The vote left Britain, Ireland and Denmark seething with rage, while the Belgians and French quietly gloated. The Germans, after siding with the French, were rumored to be wavering and thinking of defecting to the other side.

So the fight is far from over.

Eight European countries, led by Belgium and France, require that chocolate be made exclusively with cocoa butter. Seven others, led by Britain and Denmark, allow companies to mix in substitute vegetable fats like palm oil, a practice that Europe’s purists consider abhorrent and threatening to their own chocolate industries.

After months of fruitless negotiations, spurred by the drive to unify European standards, the European Parliament voted overwhelmingly that “chocolate” is something different from what companies in Britain, Denmark and the other five countries have produced for decades.
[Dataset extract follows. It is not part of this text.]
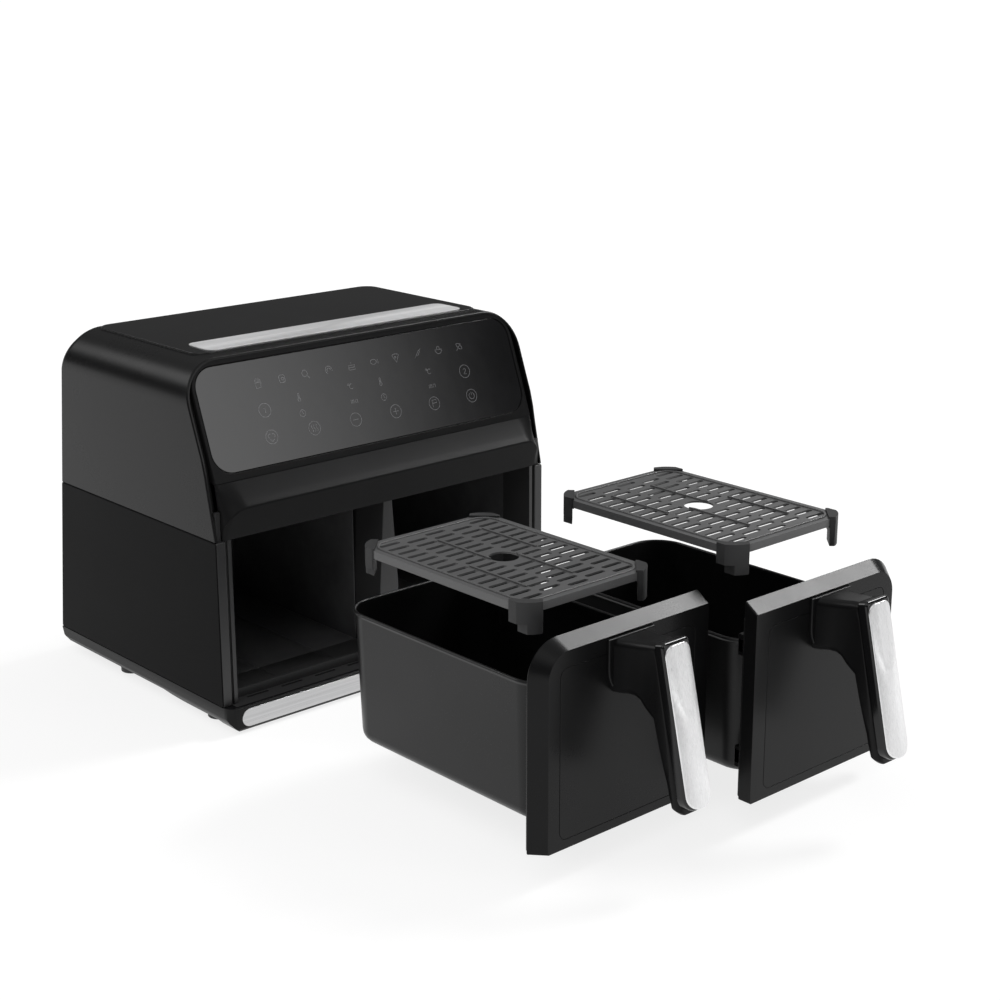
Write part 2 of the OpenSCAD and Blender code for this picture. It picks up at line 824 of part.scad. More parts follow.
// Bracket between the drawer front and the basket, with latch ears at the corners
module basket_bracket(right, travel) {
    ear = 7;
    low = 46;
    high = 150;
    color(black) drawn_out(travel) sided(right) difference() {
        union() {
            front_profile(panel_back, basket_y0 - eps)
                translate([basket_x, (low + high) / 2])
                    rounded(150, high - low, 12);
            // wedge that meets the basket's sloping front wall
            side_profile(basket_x - 44, basket_x + 44)
                polygon([[panel_back, low], [panel_back, high], [front_wall(high), high],
                    [front_wall(low), low]]);
            for (s = [-1, 1], z = ear_places)
                translate([s * 76 + basket_x, (panel_back + 8) / 2, z + 7.5])
                    difference() {
                        cube([ear, 8 - panel_back, 18], center = true);
                        translate([0, 2, 0]) cube([ear + 2, 7, 9], center = true);
                    }
        }
        for (z = screw_levels)
            translate([handle_x, panel_back - 1, z]) rotate([-90, 0, 0]) cylinder(d = 8, h = 8, $fn = 24);
    }
}

// Where the basket's front wall stands at a height
function front_wall(z) = basket_y0 + 2 + taper * (rim_z - z) / (rim_z - basket_z0 - 10) - 0.02;

// Tapered pan with rounded corners and a rolled rim
module pan(w, l, r, shrink, z0, z1) {
    hull() {
        translate([0, 0, z1 - 0.1]) linear_extrude(0.1) rounded(w, l, r, $fn = 32);
        translate([0, 0, z0 + 10]) linear_extrude(0.1) rounded(w - 2 * shrink, l - 2 * shrink, r, $fn = 32);
        translate([0, 0, z0 + 3]) linear_extrude(0.1)
            rounded(w - 2 * shrink - 6, l - 2 * shrink - 6, r - 3, $fn = 32);
        translate([0, 0, z0]) linear_extrude(0.1)
            rounded(w - 2 * shrink - 20, l - 2 * shrink - 20, r - 10, $fn = 32);
    }
}

module basket(right, travel) {
    body_bw = basket_w - 4;
    body_bl = basket_y1 - basket_y0 - 4;
    mid = (basket_y0 + basket_y1) / 2;
    color(nonstick) drawn_out(travel) sided(right) translate([basket_x, mid, 0]) difference() {
        union() {
            pan(body_bw, body_bl, basket_r, taper, basket_z0, rim_z);
            translate([0, 0, rim_z - 2.4])
                linear_extrude(2.4) rounded(body_bw + 4, body_bl + 4, basket_r + 2);
        }
        translate([0, 0, 0.05])
            pan(body_bw - 2 * basket_t, body_bl - 2 * basket_t, basket_r - basket_t, taper,
                basket_z0 + basket_t, rim_z + 0.1);
    }
}

// Outline of the boss where the handle meets the drawer front: a U with a round bottom
module boss_outline(half, low) {
    translate([-half, low + half]) square([2 * half, 181 - low - half]);
    translate([0, low + half]) circle(half, $fn = 32);
}

// Handle: a boss, a short arm and the hanging back half of the grip
module handle_arm(right, travel) {
    color(black) drawn_out(travel) sided(right) difference() {
        union() {
            front_profile(panel_front - 3, panel_front - eps)
                translate([handle_x, 0]) boss_outline(24, 134);
            hull() {
                front_profile(panel_front - 4, panel_front - 3)
                    translate([handle_x, 0]) boss_outline(20, 139);
                front_profile(panel_front - 40, panel_front - 39)
                    translate([handle_x - 13, 158]) square([26, 26]);
            }
            grip_frame() translate([0, 3, -handle_len]) linear_extrude(handle_len) rounded(26, 15, 6);
        }
        for (z = screw_levels)
            translate([handle_x, panel_front + 1, z]) rotate([90, 0, 0]) cylinder(d = 3.5, h = 22, $fn = 24);
    }
}

// Frame of the grip: z runs up its leaning length, -y points to its front
module grip_frame() {
    translate([handle_x, grip_y, handle_top - 3])
        rotate([-handle_lean, 0, 0])
            children();
}

module handle_cap(right, travel) {
    color(gloss_black) drawn_out(travel) sided(right) grip_frame()
        difference() {
            translate([0, -7.6, -handle_len + 1]) linear_extrude(handle_len + 1.5) rounded(29, 6, 2.9);
            translate([0, -11, -handle_len / 2]) cube([25, 4, handle_len - 4], center = true);
        }
}

module handle_trim(right, travel) {
    color(brushed) drawn_out(travel) sided(right) grip_frame()
        translate([0, 2.6 - trim_front, -handle_len / 2]) rotate([90, 0, 0])
            linear_extrude(2.6) rounded(24.8, trim_len, 8);
}

module drawer_screws(right, travel) {
    color(steel) drawn_out(travel) sided(right) for (z = screw_levels)
        translate([handle_x, panel_back - 0.1, z]) rotate([90, 0, 0]) {
            translate([0, 0, -1.8]) cylinder(d = 7, h = 1.8, $fn = 24);
            cylinder(d = 3.5, h = 28, $fn = 24);
        }
}

// ---- crisper plates ------------------------------------------------------------------------

// A plate's rows of slots; every other column is shifted by half a row
module slot_field() {
    for (col = [-2:2], row = [-8:8]) {
        y = (row + (abs(col) % 2) / 2) * slot_pitch_y;
        x = col * slot_pitch_x;
        if (abs(y) < plate_l / 2 - 9 && norm([x * 0.8, y]) > hole_d / 2 + 6)
            translate([x, y]) slot(slot_l, 4.6);
    }
}

module crisper_plate(right, travel, lift) {
    color(nonstick) drawn_out(travel) sided(right) translate([basket_x, plate_y, seat_z + lift]) {
        difference() {
            union() {
                linear_extrude(plate_t) rounded(plate_w, plate_l, plate_r);
                // down-turned rim
                translate([0, 0, -rim_h]) linear_extrude(rim_h + eps) difference() {
                    rounded(plate_w, plate_l, plate_r);
                    rounded(plate_w - 2 * plate_t, plate_l - 2 * plate_t, plate_r - plate_t);
                }
                // low ribs, front to back
                for (s = [-1, 1]) {
                    translate([s * slot_pitch_x / 2, s * -34, plate_t - eps])
                        linear_extrude(1.2) square([2, 66], center = true);
                    translate([s * slot_pitch_x * 1.5, s * 34, plate_t - eps])
                        linear_extrude(1.2) square([2, 66], center = true);
                }
            }
            translate([0, 0, -1]) linear_extrude(5) slot_field();
            translate([0, 0, -1]) cylinder(d = hole_d, h = 5);
        }
    }
}

// Four silicone shoes over the plate's corners, each a leg with a lip over and under the plate
module plate_feet(right, travel, lift) {
    slit = plate_t + 0.1;
    inner_r = plate_r - 5;
    outer_r = plate_r + 4.2;
    toe_h = 8;
    color([0.07, 0.07, 0.07]) drawn_out(travel) sided(right)
        translate([basket_x, plate_y, seat_z + lift]) intersection() {
            for (sx = [-1, 1], sy = [-1, 1])
                translate([sx * (plate_w / 2 - plate_r), sy * (plate_l / 2 - plate_r), 0])
                    rotate([0, 0, atan2(sy, sx)])
                        difference() {
                            intersection() {
                                translate([0, 0, -foot_h]) cylinder(r = outer_r, h = foot_h + 3.4);
                                translate([inner_r, -foot_w / 2, -foot_h])
                                    cube([outer_r - inner_r, foot_w, foot_h + 3.4]);
                            }
                            translate([0, 0, -rim_h - 0.2])
                                cylinder(r = plate_r + 0.05, h = rim_h + 0.2 + slit);
                            translate([inner_r - 1, -foot_w, -foot_h - 1])
                                cube([2.5, 2 * foot_w, foot_h - 5]);
                        }
            // the legs stay inside the basket's walls and clear of its rounded bottom edge
            union() {
                translate([-69.8, -plate_l, -foot_h + toe_h]) cube([139.6, 2 * plate_l, foot_h]);
                translate([-64.5, -103, -foot_h]) cube([129, 206, toe_h + eps]);
            }
        }
}

base_tray();
rubber_feet();
base_trim_strip();
front_sill();
side_panel(false);  // left_side_panel
side_panel(true);  // right_side_panel
upper_shell();
rear_cover();
top_lid_panel();
top_trim_strip();
front_fascia();
control_glass();
control_board();
opening_frame();
centre_divider();
cavity_liner(false);  // left_cavity_liner
cavity_liner(true);  // right_cavity_liner
motor_deck();
heater_coil(false);  // left_heater_coil
heater_coil(true);  // right_heater_coil
heater_guard(false);  // left_heater_guard
heater_guard(true);  // right_heater_guard
guard_pins(false);  // left_guard_pins
guard_pins(true);  // right_guard_pins
fan_motor(false);  // left_fan_motor
fan_motor(true);  // right_fan_motor
motor_shaft(false);  // left_motor_shaft
motor_shaft(true);  // right_motor_shaft
convection_fan(false);  // left_convection_fan
convection_fan(true);  // right_convection_fan
cooling_fan(false);  // left_cooling_fan
cooling_fan(true);  // right_cooling_fan
thermal_cutout(false);  // left_thermal_cutout
thermal_cutout(true);  // right_thermal_cutout
power_board();
microswitch(false);  // left_microswitch
microswitch(true);  // right_microswitch
cord_gland();
housing_screws();
basket(false, left_travel);  // left_basket
basket(true, right_travel);  // right_basket
drawer_front(false, left_travel);  // left_drawer_front
drawer_front(true, right_travel);  // right_drawer_front
front_backing(false, left_travel);  // left_front_backing
front_backing(true, right_travel);  // right_front_backing
basket_bracket(false, left_travel);  // left_basket_bracket
basket_bracket(true, right_travel);  // right_basket_bracket
handle_arm(false, left_travel);  // left_handle_arm
handle_arm(true, right_travel);  // right_handle_arm
handle_cap(false, left_travel);  // left_handle_cap
handle_cap(true, right_travel);  // right_handle_cap
handle_trim(false, left_travel);  // left_handle_trim
handle_trim(true, right_travel);  // right_handle_trim
drawer_screws(false, left_travel);  // left_drawer_screws
drawer_screws(true, right_travel);  // right_drawer_screws
crisper_plate(false, left_travel, left_lift);  // left_crisper_plate
crisper_plate(true, right_travel, right_lift);  // right_crisper_plate
plate_feet(false, left_travel, left_lift);  // left_plate_feet
plate_feet(true, right_travel, right_lift);  // right_plate_feet
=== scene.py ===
import json
import math

import bmesh
import bpy
from mathutils import Matrix, Vector

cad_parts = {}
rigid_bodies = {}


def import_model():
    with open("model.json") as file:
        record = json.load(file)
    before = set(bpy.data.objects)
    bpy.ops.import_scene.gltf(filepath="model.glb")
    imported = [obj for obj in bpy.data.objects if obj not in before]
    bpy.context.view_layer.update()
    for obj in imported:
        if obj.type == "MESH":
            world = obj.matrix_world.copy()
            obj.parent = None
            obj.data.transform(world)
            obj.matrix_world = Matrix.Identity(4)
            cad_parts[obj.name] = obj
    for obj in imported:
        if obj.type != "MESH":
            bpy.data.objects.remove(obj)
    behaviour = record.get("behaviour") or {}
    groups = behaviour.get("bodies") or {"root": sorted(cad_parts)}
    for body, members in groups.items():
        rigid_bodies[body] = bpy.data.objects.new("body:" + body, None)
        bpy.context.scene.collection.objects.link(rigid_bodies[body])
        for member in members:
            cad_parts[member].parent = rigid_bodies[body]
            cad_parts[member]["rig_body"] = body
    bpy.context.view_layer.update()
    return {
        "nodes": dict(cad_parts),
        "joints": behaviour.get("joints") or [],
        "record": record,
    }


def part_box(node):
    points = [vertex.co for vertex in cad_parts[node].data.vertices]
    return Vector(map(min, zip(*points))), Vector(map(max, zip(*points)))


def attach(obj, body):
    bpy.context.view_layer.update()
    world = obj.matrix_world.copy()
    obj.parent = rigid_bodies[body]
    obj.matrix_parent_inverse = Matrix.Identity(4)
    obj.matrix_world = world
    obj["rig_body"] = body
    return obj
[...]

They also voted to force Britain and Ireland to rename their milk chocolate, arguing that it has too much milk by European standards.

Caroline Jackson, a British member of the European Parliament, ended the day fuming. “Debates over food should be about safety, not about what makes a chocolate bar really chocolate,” she said. “This isn’t radioactive.”
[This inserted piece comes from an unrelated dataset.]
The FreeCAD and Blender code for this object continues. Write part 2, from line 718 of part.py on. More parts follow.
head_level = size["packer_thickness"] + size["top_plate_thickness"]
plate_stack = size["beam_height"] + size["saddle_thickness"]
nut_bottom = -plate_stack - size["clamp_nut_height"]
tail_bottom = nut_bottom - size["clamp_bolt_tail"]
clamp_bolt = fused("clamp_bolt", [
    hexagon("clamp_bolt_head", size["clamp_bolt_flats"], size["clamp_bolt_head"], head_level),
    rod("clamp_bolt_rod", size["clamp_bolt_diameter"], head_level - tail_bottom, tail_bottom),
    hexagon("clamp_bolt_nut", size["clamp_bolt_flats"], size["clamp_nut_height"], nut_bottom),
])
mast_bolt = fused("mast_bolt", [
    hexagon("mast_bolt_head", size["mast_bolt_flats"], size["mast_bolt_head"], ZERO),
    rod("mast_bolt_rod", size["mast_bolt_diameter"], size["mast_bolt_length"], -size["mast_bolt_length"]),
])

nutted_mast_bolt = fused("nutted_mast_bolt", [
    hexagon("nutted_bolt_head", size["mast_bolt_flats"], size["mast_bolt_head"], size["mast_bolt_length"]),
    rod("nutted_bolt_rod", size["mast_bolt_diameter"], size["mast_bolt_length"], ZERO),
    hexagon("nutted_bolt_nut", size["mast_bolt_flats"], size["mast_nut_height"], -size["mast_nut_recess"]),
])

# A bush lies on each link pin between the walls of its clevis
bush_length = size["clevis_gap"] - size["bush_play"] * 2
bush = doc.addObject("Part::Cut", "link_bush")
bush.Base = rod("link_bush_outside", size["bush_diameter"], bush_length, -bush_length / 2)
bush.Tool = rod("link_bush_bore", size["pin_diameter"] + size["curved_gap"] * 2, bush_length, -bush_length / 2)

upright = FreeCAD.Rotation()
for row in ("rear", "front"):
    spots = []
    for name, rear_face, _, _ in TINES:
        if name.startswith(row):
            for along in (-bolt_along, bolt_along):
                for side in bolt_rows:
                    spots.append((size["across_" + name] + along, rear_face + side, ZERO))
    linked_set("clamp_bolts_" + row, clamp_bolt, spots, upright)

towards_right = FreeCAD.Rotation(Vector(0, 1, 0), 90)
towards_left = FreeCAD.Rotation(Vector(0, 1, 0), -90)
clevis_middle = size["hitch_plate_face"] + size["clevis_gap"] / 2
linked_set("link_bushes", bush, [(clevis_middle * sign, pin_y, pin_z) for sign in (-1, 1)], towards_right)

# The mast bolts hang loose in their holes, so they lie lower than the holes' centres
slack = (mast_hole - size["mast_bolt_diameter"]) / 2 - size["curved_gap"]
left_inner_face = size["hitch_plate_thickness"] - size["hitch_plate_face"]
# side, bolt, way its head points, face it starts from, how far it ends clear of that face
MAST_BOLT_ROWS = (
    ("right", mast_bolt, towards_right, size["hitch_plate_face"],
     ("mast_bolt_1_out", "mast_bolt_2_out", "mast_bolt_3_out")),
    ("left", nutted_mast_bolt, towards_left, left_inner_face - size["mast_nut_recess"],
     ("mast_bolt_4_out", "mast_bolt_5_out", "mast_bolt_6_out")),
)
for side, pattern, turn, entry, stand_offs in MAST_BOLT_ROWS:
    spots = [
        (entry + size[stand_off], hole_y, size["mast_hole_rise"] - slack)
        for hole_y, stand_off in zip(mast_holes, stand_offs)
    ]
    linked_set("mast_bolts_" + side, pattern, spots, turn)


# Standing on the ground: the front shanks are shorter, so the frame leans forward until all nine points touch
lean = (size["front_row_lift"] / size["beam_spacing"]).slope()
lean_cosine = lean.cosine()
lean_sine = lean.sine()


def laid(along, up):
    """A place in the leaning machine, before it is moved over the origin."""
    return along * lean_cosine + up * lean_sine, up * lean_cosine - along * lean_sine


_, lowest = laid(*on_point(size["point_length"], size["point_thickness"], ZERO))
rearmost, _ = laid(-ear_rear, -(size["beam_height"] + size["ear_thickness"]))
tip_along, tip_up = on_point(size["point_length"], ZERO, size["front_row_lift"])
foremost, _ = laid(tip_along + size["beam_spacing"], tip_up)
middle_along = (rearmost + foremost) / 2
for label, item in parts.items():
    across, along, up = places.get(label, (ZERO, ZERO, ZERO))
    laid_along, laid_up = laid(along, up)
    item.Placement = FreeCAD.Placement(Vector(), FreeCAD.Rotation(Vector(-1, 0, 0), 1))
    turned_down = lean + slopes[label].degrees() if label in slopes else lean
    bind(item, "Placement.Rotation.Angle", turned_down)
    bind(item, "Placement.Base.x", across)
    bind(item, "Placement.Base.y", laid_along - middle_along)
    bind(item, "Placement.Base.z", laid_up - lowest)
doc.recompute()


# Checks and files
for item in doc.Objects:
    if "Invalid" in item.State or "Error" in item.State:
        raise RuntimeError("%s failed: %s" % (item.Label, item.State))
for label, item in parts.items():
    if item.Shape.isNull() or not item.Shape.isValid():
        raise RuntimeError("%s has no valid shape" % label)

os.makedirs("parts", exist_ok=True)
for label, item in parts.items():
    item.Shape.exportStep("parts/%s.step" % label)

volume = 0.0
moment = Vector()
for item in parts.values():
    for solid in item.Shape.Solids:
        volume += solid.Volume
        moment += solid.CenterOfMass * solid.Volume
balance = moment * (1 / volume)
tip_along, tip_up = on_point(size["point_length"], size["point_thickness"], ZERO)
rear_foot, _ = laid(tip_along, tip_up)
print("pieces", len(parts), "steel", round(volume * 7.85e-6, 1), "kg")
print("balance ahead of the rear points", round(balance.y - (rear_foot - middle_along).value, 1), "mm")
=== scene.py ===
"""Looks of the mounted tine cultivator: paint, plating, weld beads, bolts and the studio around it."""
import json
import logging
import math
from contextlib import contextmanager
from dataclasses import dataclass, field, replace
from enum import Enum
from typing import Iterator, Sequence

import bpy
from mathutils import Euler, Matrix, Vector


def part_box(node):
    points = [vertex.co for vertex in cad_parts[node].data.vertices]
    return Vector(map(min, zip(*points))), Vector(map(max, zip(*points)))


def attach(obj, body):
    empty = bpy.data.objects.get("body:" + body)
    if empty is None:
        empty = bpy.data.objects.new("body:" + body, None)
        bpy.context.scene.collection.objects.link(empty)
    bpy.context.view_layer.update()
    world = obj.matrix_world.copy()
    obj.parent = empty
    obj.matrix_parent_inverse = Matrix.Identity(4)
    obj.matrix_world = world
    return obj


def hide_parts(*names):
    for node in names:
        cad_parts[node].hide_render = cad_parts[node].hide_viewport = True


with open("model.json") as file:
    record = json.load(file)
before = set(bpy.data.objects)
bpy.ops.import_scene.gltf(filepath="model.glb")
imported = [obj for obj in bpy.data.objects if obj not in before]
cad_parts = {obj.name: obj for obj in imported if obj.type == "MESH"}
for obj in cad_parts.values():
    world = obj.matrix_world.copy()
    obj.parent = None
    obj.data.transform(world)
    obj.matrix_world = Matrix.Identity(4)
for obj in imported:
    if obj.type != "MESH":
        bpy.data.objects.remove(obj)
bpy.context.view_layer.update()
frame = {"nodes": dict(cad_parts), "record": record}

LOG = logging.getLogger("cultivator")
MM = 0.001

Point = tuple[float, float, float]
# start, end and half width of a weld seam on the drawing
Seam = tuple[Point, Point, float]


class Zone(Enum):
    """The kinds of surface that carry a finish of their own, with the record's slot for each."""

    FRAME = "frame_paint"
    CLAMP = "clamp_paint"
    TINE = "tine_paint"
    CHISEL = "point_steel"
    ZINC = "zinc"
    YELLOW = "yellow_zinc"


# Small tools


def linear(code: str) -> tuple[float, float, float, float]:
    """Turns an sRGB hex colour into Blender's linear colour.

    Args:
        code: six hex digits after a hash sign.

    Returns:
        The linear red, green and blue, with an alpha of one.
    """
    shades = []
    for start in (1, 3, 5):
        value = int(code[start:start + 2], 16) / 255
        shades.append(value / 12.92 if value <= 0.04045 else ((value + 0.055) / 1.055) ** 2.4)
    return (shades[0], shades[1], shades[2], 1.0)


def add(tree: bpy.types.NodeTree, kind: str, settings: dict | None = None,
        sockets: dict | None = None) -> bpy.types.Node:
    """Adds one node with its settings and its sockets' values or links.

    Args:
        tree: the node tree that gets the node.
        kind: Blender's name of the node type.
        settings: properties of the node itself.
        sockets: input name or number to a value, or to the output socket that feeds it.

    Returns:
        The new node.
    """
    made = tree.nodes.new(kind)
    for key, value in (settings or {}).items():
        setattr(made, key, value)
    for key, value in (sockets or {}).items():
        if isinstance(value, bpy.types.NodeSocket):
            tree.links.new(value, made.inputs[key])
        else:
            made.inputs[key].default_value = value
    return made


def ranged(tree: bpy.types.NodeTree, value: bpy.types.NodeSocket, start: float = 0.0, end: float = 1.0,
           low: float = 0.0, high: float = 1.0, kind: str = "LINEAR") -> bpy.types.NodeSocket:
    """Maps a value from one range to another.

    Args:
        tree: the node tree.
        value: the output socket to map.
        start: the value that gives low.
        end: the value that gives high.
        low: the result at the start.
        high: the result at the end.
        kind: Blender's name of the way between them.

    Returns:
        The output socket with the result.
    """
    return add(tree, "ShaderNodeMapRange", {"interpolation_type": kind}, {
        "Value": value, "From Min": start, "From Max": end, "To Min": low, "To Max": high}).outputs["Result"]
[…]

This isn’t the first food fight Europe has seen. There was the feta cheese brawl in 1996, in which Greece persuaded the European Union to block Denmark and other countries from using the word feta. There have been similar clashes over words like gouda, brie, sherry and brandy.

But the chocolate war is on a scale all its own, dating back 24 years to the early days of the Common Market. And it remains a vivid reminder of the stubborn obstacles to unity that Europe still faces.

To hear Belgians tell the story, the battle is over protecting “real” chocolate and a cherished national industry against cheap substitutes from multinational conglomerates like Cadbury-Schweppes, Nestle and Mars.

“My country is very famous for beer and chocolate,” said Philippe de Coene, a Belgian socialist member of the European Parliament who has led the battle for pure-cocoa countries. “Chocolate without vegetable fat is much more difficult and expensive to manufacture,” he said. “If you are faced with a chocolate that is much cheaper than yours, it will be much more difficult to compete.”

But to Britons and Danes, the fight is about free trade and common sense.

“We aren’t talking about synthetic substitutes just to make cheaper chocolate,” said Philip Whitehead, a British member of the European Parliament. “Historically, this is the way the British make their chocolate.”

On Thursday the full European Parliament voted 306-112 in favor of the hard-line purists, but that does not mean the war has been won. The measure must still be approved by the European Council of Ministers. And then it will be up to the European Commission - administrators in Brussels who are strong champions of a free-chocolate ideology - to figure out how to enforce the rule.